The mouse/mice is on the shelves! No kidding, BB, I didn’t order out of stock items. The mouse/mice has been taken off the shelves! Don’t care, BB, don’t care. The mouse/mice is in a box! So is a fox, if I have my Dr. Suess right, and still, not all that interesting and hardly worthy of 3 separate texts and emails. The mouse/mice are with the shipping company/s! Yay and whatever. The mouse/mice are shipping! Booyah.
Booyah denied, however. Because the mice were set to ship out during a coming snowstorm where the governor pretty much told everyone to fill up their cars with gas, get milk and bread and whatever else, and then stay the heck at home. Do not drive, you idiots, was the basic message. And a wise message it is, too, for Georgia, a southern state not known for its winter preparedness.
I’m not insinuating that Georgia is a loser state because of this. I grew up in Southern California and lived for over twenty blissful years in Phoenix, Arizona, aka Hell’s Orientation Area. Neither place was set up for snow, because snow happens not very often. I’m used to how badly non-snow states handle snow, so I was way ahead of the governor in getting all the things taken care of and keeping my happy butt at home.
However…the mice were coming! Only, they were not.
So – you’ve guessed it – yet more multiple texts and emails. Sharing the mouse/mice’s imminent arrival, then immediate delay, then arrival, then delay, then we don’t know when, then arrival!

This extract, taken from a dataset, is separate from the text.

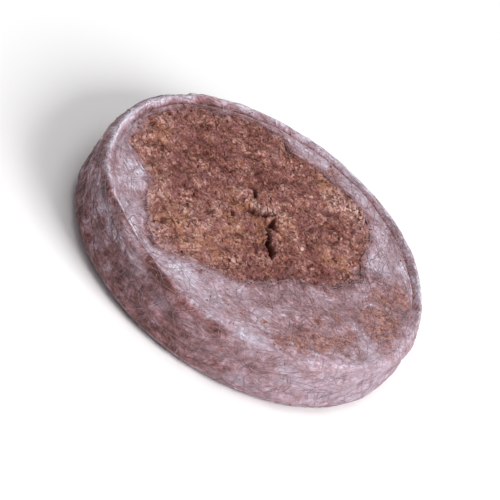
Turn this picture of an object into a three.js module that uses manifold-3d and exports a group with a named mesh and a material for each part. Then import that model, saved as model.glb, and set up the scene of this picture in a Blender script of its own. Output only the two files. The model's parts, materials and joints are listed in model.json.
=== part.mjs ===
// A dry, compressed peat pellet for starting seeds, lying face up.
// A disc of milled peat sits in a sleeve of thin fleece. The sleeve covers the wall and is folded
// over both faces, where it leaves an open window with bare peat in it. The top window is off
// centre and holds the ragged slit of the closed planting hole.
// Millimetres, +Z up. The origin is the middle of the flat underside, and -Y is the near side.
import * as THREE from "three";
import { mergeVertices } from "three/addons/utils/BufferGeometryUtils.js";
import Module from "manifold-3d";

// Driving dimensions of the pellet
const PELLET_DIAMETER = 42; // across the wall
const LIP_DIAMETER = 40.2; // across the crest of the raised lip round the top face
const THICKNESS = 7.8; // from the underside to the lip's crest
const BOTTOM_ROUNDING = 1.9; // radius where the wall turns under
const SHOULDER_HEIGHT = 2; // of the curve from the lip down to the straight wall
const SHOULDER_CORNER = 0.45; // drop of that curve's corner point below the lip
const LIP_WIDTH = 0.5;
const LIP_ROUNDING = 0.12; // drop of the lip's two edges below its crest
const FOLD_RADIUS = 19.3; // where the lip ends and the folded fleece begins
const FOLD_DROP = 0.3; // of the folded fleece below the lip
const CREASE_DEPTH = 0.06; // of the crease just inside the lip, below the folded fleece
const FLEECE = 0.4; // fleece, with the dust that is pressed into it
const GAP = 0.3; // between the fleece and the peat
const PEAT_EDGE_DROP = 0.15; // of the bare peat at the window's edge
const PEAT_RECESS = 0.2; // of the bare peat above the ground, in the bottom window
const WINDOW_RINGS = [0, 1.3, 2.6, 3.9, 5.2, 6.5, 7.8, 9.1, 10.5, 12]; // on the bare peat
const SEGMENTS = 72; // round the pellet

// Windows in the folded fleece: [degrees from +X, radius], anticlockwise seen from above
const WINDOW_RADIUS = 14; // of both windows as turned, before they take these outlines
const TOP_WINDOW = [
  [0, 10.2], [20, 12.2], [36, 13.1], [52, 15.8], [66, 16.1], [80, 15.7], [91, 16.9], [100, 15.9],
  [112, 18], [132, 18.5], [170, 18.7], [186, 18.5], [196, 16.7], [205, 15.1], [216, 16.2],
  [230, 17.1], [244, 15.8], [258, 13.3], [272, 12], [290, 10.9], [302, 8.6], [318, 7.9], [338, 8.8],
];
const BOTTOM_WINDOW = [
  [15, 9.1], [60, 8.3], [105, 9.4], [150, 8.8], [195, 9.6], [240, 8.5], [285, 9.2], [330, 8.4],
];

// Planting slit in the top face: the middle of its mouth as [x, y], and half its width there
const SLIT_MIDDLE = [
  [-3.4, 1], [-1.7, 1.7], [0.1, 1.2], [0.6, -1], [1.5, -2.6], [2.2, -4.1],
];
const SLIT_HALF_WIDTH = [0.12, 0.3, 0.62, 0.42, 0.6, 0.3];
const SLIT_DEPTH = 2.6;
const MOUTH_DEPTH = 1.1; // of the crumbled mouth, below which the slit narrows
const SLIT_NARROWING = 0.55; // of the slit's width, below the mouth

// Lap seam of the sleeve, up the far side of the wall: it rises slowly and ends in a step
const SEAM_START = 128; // degrees from +X
const SEAM_FULL = 137;
const SEAM_END = 142;
const SEAM_HEIGHT = 0.25;

// Relief that the press left, as sums of waves: [height, waves per unit of a, of b, phase]
const OUTLINE_WAVES = [[0.1, 2, 0, 0.4], [0.07, 3, 0, 2.1], [0.04, 7, 0, 1.2]]; // of the angle
const WALL_WAVES = [[0.08, 4, 2.2, 0.6], [0.06, 9, -2.8, 2.5], [0.04, 15, 1.6, 4.1]]; // angle, z
const FACE_WAVES = [[0.09, 0.42, 0.31, 0.3], [0.07, -0.66, 0.58, 1.9], [0.04, 1.05, -0.84, 3.4]];
const PEAT_WAVES = [[0.09, 1.7, 0.9, 0.8], [0.08, -1.2, 1.8, 2.7], [0.06, 2.3, -1.5, 5.1]]; // x, y
const RELIEF_START = [0.6, 2]; // heights between which the wall's relief grows from nothing
const TOP_SIDE = [4, 6]; // heights between which a point comes to belong to the top face
const LIP_EVENNESS = 0.75; // share of the face's relief that the lip doesn't take

const PELLET_RADIUS = PELLET_DIAMETER / 2;
const LIP_RADIUS = LIP_DIAMETER / 2;
const FOLD_HEIGHT = THICKNESS - FOLD_DROP;
const { smoothstep, lerp, euclideanModulo, radToDeg } = THREE.MathUtils;

function at(radius, height) {
  return new THREE.Vector2(radius, height);
}

// A smooth closed outline through [degrees, radius] points, as a function of the angle
function outline(points) {
  const before = points.slice(-2).map(([degrees, radius]) => [degrees - 360, radius]);
  const after = points.slice(0, 2).map(([degrees, radius]) => [degrees + 360, radius]);
  const all = [...before, ...points, ...after];
  const curve = new THREE.CubicInterpolant(all.map((p) => p[0]), all.map((p) => p[1]), 1);
  return (degrees) => curve.evaluate(degrees)[0];
}

const topWindow = outline(TOP_WINDOW);
const bottomWindow = outline(BOTTOM_WINDOW);

// The sleeve's outer line in the half plane, from the top window's edge to the bottom window's
function sleeveLine(wallSteps, curveSteps, foldSteps) {
  const lipInside = LIP_RADIUS - LIP_WIDTH / 2;
  const lipOutside = LIP_RADIUS + LIP_WIDTH / 2;
  const footRadius = PELLET_RADIUS - BOTTOM_ROUNDING;
  const wallTop = THICKNESS - SHOULDER_HEIGHT;
  const fold = new THREE.LineCurve(
    at(WINDOW_RADIUS, FOLD_HEIGHT),
    at(FOLD_RADIUS, FOLD_HEIGHT - CREASE_DEPTH),
  );
  const shoulder = new THREE.QuadraticBezierCurve(
    at(lipOutside, THICKNESS - LIP_ROUNDING),
    at(PELLET_RADIUS, THICKNESS - SHOULDER_CORNER),
    at(PELLET_RADIUS, wallTop),
  );
  const wall = new THREE.LineCurve(at(PELLET_RADIUS, wallTop), at(PELLET_RADIUS, BOTTOM_ROUNDING));
  const turnUnder = new THREE.EllipseCurve(
    footRadius, BOTTOM_ROUNDING, BOTTOM_ROUNDING, BOTTOM_ROUNDING, 0, -Math.PI / 2, true,
  );
  const foot = new THREE.LineCurve(at(footRadius, 0), at(WINDOW_RADIUS, 0));
  return [
    ...fold.getPoints(foldSteps),
    at(lipInside, THICKNESS - LIP_ROUNDING),
    at(LIP_RADIUS, THICKNESS),
    ...shoulder.getPoints(curveSteps),
    ...wall.getPoints(wallSteps).slice(1),
    ...turnUnder.getPoints(curveSteps).slice(1),
    ...foot.getPoints(foldSteps).slice(1),
  ];
}

// The same line moved square to itself, into the pellet. Its two ends stay at the windows.
function movedIn(line, distance) {
  return line.map((point, i) => {
    const ahead = line[Math.min(i + 1, line.length - 1)];
    const behind = line[Math.max(i - 1, 0)];
    const along = ahead.clone().sub(behind).normalize();
    return at(point.x - Math.abs(along.y) * distance, point.y - along.x * distance);
  });
}

function relief(waves, a, b) {
  return waves.reduce((sum, [height, perA, perB, phase]) => {
    return sum + height * Math.sin(perA * a + perB * b + phase);
  }, 0);
}

function seamHeight(degrees) {
  return degrees < SEAM_END ? SEAM_HEIGHT * smoothstep(degrees, SEAM_START, SEAM_FULL) : 0;
}

// Moves a turned radius so that the round window there takes its own outline
function openedRadius(radius, window) {
  if (radius <= WINDOW_RADIUS) {
    return radius * (window / WINDOW_RADIUS);
  }
  if (radius >= FOLD_RADIUS) {
    return radius;
  }
  return lerp(window, FOLD_RADIUS, (radius - WINDOW_RADIUS) / (FOLD_RADIUS - WINDOW_RADIUS));
}

// Gives a turned solid the pellet's real form. Peat and fleece were pressed together, so both take
// the same relief and the gap between them stays. The bare peat has crumbs of its own as well.
function press(geometry, crumbs = []) {
  const position = geometry.getAttribute("position");
  const point = new THREE.Vector3();
  for (let i = 0; i < position.count; i++) {
    point.fromBufferAttribute(position, i);
    const turnedRadius = Math.hypot(point.x, point.y);
    const angle = Math.atan2(point.y, point.x);
    const degrees = euclideanModulo(radToDeg(angle), 360);
    const onTop = smoothstep(point.z, ...TOP_SIDE);
    const window = point.z > TOP_SIDE[1] ? topWindow(degrees) : bottomWindow(degrees);
    let radius = openedRadius(turnedRadius, window);
    const x = radius * Math.cos(angle);
    const y = radius * Math.sin(angle);
    const atWall = smoothstep(radius, FOLD_RADIUS, LIP_RADIUS);
    const bare = 1 - smoothstep(turnedRadius, WINDOW_RADIUS - 2, WINDOW_RADIUS - GAP);
    const wallShare = atWall * smoothstep(point.z, ...RELIEF_START);
    radius += (radius / PELLET_RADIUS) * relief(OUTLINE_WAVES, angle, 0);
    radius += wallShare * (relief(WALL_WAVES, angle, point.z) + seamHeight(degrees));
    const pressed = (1 - LIP_EVENNESS * atWall) * relief(FACE_WAVES, x, y);
    const lift = onTop * (pressed + bare * relief(crumbs, x, y));
    position.setXYZ(i, radius * Math.cos(angle), radius * Math.sin(angle), point.z + lift);
  }
  return geometry;
}

// Turns a closed line, listed from the top window outwards and down, about the Z axis
function turned(line) {
  return new THREE.LatheGeometry([...line].reverse(), SEGMENTS).rotateX(Math.PI / 2);
}

// The sleeve is one closed band of cloth. Its hidden inner face has fewer steps.
function sleeveGeometry() {
  const outer = sleeveLine(5, 4, 3);
  const inner = movedIn(sleeveLine(3, 2, 1), FLEECE).reverse();
  return press(turned([...outer, ...inner, outer[0]]));
}

// The plug fills the sleeve and comes up through both windows
function plugGeometry() {
  const hidden = movedIn(sleeveLine(3, 2, 1), FLEECE + GAP);
  const edge = WINDOW_RADIUS - GAP;
  return press(turned([
    ...WINDOW_RINGS.map((radius) => at(radius, FOLD_HEIGHT)),
    at(edge, FOLD_HEIGHT - PEAT_EDGE_DROP),
    at(edge, hidden[0].y),
    ...hidden,
    at(edge, hidden.at(-1).y),
    at(edge, PEAT_RECESS),
    at(0, PEAT_RECESS),
  ]), PEAT_WAVES);
}

// The ragged outline of the slit, made narrower by the given share
function slitShape(share) {
  const middle = SLIT_MIDDLE.map(([x, y]) => new THREE.Vector2(x, y));
  const side = (sign) => middle.map((point, i) => {
    const ahead = middle[Math.min(i + 1, middle.length - 1)];
    const behind = middle[Math.max(i - 1, 0)];
    const along = ahead.clone().sub(behind).normalize();
    const out = sign * share * SLIT_HALF_WIDTH[i];
    return new THREE.Vector2(point.x - along.y * out, point.y + along.x * out);
  });
  return new THREE.Shape([...side(1), ...side(-1).reverse()]);
}

// A cutter of that outline, from above the pellet down to the given depth below the top face
function slitCutter(share, depth) {
  const bottom = FOLD_HEIGHT - depth;
  const cutter = new THREE.ExtrudeGeometry(slitShape(share), {
    depth: 2 * THICKNESS - bottom,
    bevelEnabled: false,
  });
  return cutter.translate(0, 0, bottom);
}

const wasm = await Module();
wasm.setup();

function solidOf(geometry) {
  const merged = mergeVertices(geometry.deleteAttribute("normal").deleteAttribute("uv"), 1e-3);
  return new wasm.Manifold(new wasm.Mesh({
    numProp: 3,
    vertProperties: merged.getAttribute("position").array,
    triVerts: new Uint32Array(merged.index.array),
  }));
}

function geometryOf(solid) {
  const { vertProperties, triVerts } = solid.getMesh();
  const geometry = new THREE.BufferGeometry();
  geometry.setAttribute("position", new THREE.BufferAttribute(vertProperties, 3));
  geometry.setIndex(new THREE.BufferAttribute(triVerts, 1));
  geometry.computeVertexNormals();
  return geometry;
}

function slittedPlug() {
  const mouth = solidOf(slitCutter(1, MOUTH_DEPTH));
  const slit = solidOf(slitCutter(SLIT_NARROWING, SLIT_DEPTH));
  return geometryOf(solidOf(plugGeometry()).subtract(mouth.add(slit)));
}

const peat = new THREE.MeshStandardMaterial({ color: "#8f6055", roughness: 1, metalness: 0 });
const fleece = new THREE.MeshStandardMaterial({ color: "#ab929b", roughness: 0.95, metalness: 0 });

const plug = new THREE.Mesh(slittedPlug(), peat);
plug.name = "peat_plug";
const sleeve = new THREE.Mesh(sleeveGeometry(), fleece);
sleeve.name = "fleece_sleeve";

// The relief moves the outline a little, so the origin goes back to the middle of the underside
const pellet = new THREE.Group();
pellet.add(plug, sleeve);
const middle = new THREE.Box3().setFromObject(pellet).getCenter(new THREE.Vector3());
pellet.position.set(-middle.x, -middle.y, 0);

export default pellet;
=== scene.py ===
# %% [markdown]
# # The looks of a dry peat pellet
# A seed-starting pellet is a disc of milled peat, pressed hard while dry, in a sleeve of thin fleece.
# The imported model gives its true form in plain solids. This lesson lays the real surfaces over them:
# crumbly peat, felted fleece, loose crumbs and the fine fibres that both are made of.

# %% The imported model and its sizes
import json
import math

import bpy
import numpy as np
from mathutils import Matrix, Vector

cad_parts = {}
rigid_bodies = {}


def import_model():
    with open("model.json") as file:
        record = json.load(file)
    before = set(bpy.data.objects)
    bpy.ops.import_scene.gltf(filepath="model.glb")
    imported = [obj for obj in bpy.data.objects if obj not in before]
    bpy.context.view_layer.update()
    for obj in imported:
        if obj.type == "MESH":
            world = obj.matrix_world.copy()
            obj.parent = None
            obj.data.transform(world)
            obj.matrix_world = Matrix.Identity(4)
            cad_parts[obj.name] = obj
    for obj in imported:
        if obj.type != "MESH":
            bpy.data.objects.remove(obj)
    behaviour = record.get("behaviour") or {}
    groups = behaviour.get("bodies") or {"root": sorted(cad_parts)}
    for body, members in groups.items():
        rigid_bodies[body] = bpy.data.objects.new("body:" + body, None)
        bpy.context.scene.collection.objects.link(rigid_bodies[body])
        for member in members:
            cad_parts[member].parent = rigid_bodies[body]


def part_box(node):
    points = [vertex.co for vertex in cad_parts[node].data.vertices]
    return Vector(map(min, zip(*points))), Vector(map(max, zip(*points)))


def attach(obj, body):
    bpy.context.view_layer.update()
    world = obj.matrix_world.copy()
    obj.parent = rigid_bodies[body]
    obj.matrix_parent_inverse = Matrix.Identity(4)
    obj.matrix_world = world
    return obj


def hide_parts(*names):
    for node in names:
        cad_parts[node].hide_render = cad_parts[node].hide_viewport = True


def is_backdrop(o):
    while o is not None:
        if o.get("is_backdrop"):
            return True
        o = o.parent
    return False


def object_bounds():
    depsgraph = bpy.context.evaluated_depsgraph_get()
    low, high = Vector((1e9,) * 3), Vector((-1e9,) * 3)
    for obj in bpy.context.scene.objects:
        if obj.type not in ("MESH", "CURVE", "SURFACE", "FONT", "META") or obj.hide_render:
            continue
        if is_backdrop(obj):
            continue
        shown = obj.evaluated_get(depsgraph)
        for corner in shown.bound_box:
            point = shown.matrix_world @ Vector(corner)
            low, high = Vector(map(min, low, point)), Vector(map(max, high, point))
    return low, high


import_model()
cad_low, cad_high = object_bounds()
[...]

Real arrival. Of one mouse. The prettiest mouse, so that made me happy. So far, that’s all that’s made me happy with this whole sordid affair, so I’ll take it. Of course, that was followed by a series of “it’s arrived!” texts and emails.
Now, only two sets of texts and emails and texts and emails all through the day and night. Let’s not forget those late evening/we interrupt your viewing texts and, as I’m now thinking of them, my morning wakeup texts sharing where the other mice happen to be.
Mouse #2, second prettiest, arrived today, complete with extra “it’s arrived” texts and emails. No step along the way is shirked, I’ll say that. And the delivery happened while the hubs was on a work call, too, so that the Canine Death Squad could bark their heads off and he couldn’t yell at them because they were correct – barbarians were at the gate, armed with rodents. So, a successful interruption by the Minions of Best Buy was achieved again.
Supposedly I’m down to one text and email on repeat until the box that also supposedly contains the last two lesser looking mice arrives.
Hopefully they arrive sooner as opposed to later. Though, once they’re here, I do have to wonder how I’ll wake up in the mornings.
Then again, I’m sure my computers will find a way to need something else and get this whole cycle going again. They’re givers, that way, and, as this ordeal has shown, Best Buy always finds a way to deliver, too. Perhaps they’ll be sending me “rate your delivery” texts and emails for the foreseeable future.
Honestly, that sounds awfully plausible. Perhaps it’s time to tell them to stop the texts, I want to get off. But by now I know the bots won’t listen, because they know I need their connection to feel annoyed which, for the bots, means alive. Bot Booyah reinstated, I guess.